Q: Is there any difference in your mind from a guy being internally motivated or being externally motivated? Or is it just whatever works for each individual player?

Saban: “Well if you’re internally motivated, I think you have a burning desire to accomplish something, you have a goal that’s important to you. You’re going to try and be the best you can. If you’re externally motivated, that means you’re sort of doing it for what you get out of it, which is incentive. So that means if it’s not a big game, or you’re not going to get a lot out of it, or you’re not going to get your picture in the paper, that means you’re not going to play good. I think I’d rather have the guy that it’s really important to him and he has a burning desire to do it, to be the best there is. And to not be affected by the external factors because if the external factors aren’t there, what’s the motivation?
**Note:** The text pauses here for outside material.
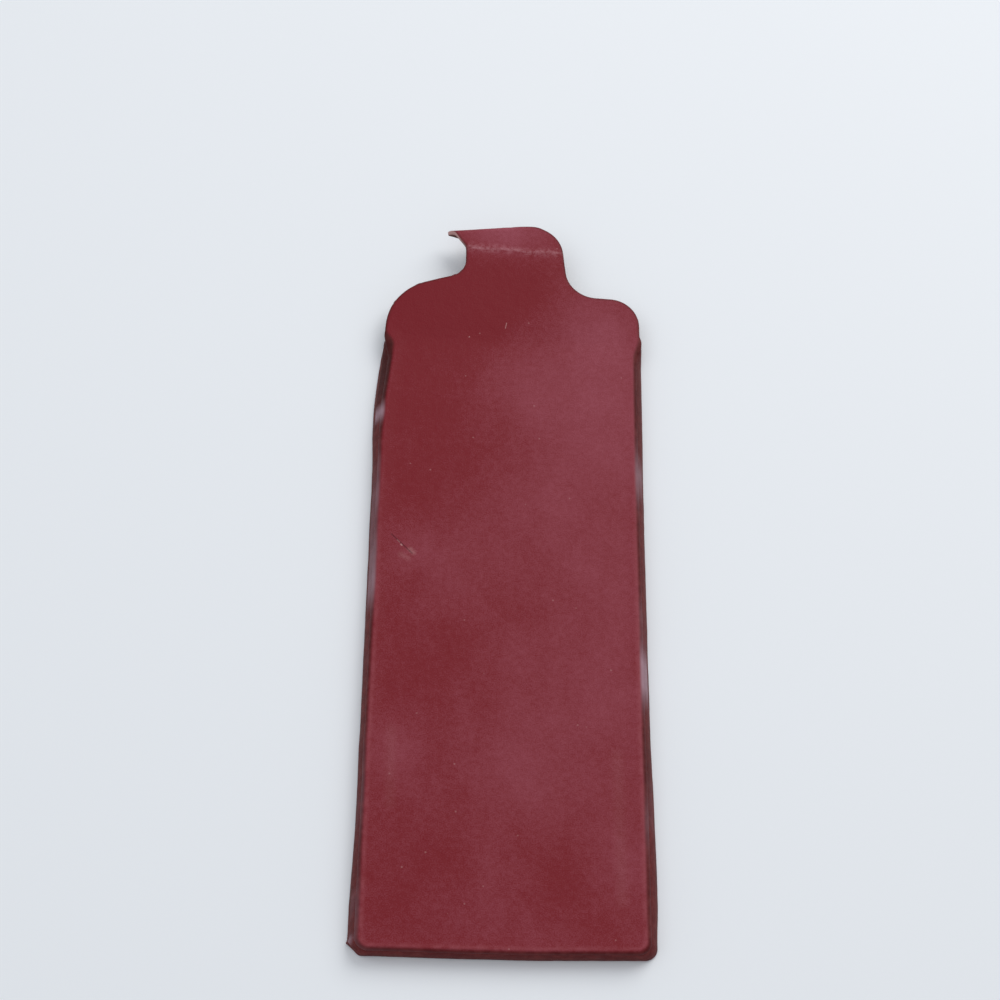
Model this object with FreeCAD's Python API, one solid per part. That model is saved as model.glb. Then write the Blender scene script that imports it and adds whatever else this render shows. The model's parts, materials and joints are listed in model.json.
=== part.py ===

So how can you trust the guy, how can you count on him? Or do we have to create a Halloween type atmosphere to try and get the guy externally affected so he’ll play good.”

Q: Reuben Foster had a good game on Saturday. How have you seen him grow up this season and in recent weeks?

Saban: “Well Reuben has played well for us. He’s showed a lot of maturity and consistency in his play. He and Reggie (Ragland) both had really good games in the last game. Both of them had a lot of production. He has a lot of understanding of what he’s supposed to do and he’s got a lot more confidence in doing it. So far, he’s not had some of the issues he’s had in the past in terms of injuries and couldn’t get on the field and practice. He’s done really well and he’s been an important part of what we do, especially when we play nickel.”

Q: With Dominick being out, who are some of the guys filling in at right tackle?

Saban: “Well Brandon Greene is the backup right tackle so he would play right tackle. (Ross) Pierschbacher could play right tackle or left tackle if we needed him to. Korren Kirven is also a backup tackle. So I would say it has to come from that group of guys but Brandon Greene is a guy that we have a lot of confidence in, he’s been the right tackle all year. If that is the case, he wouldn’t be able to play as much at tight end.”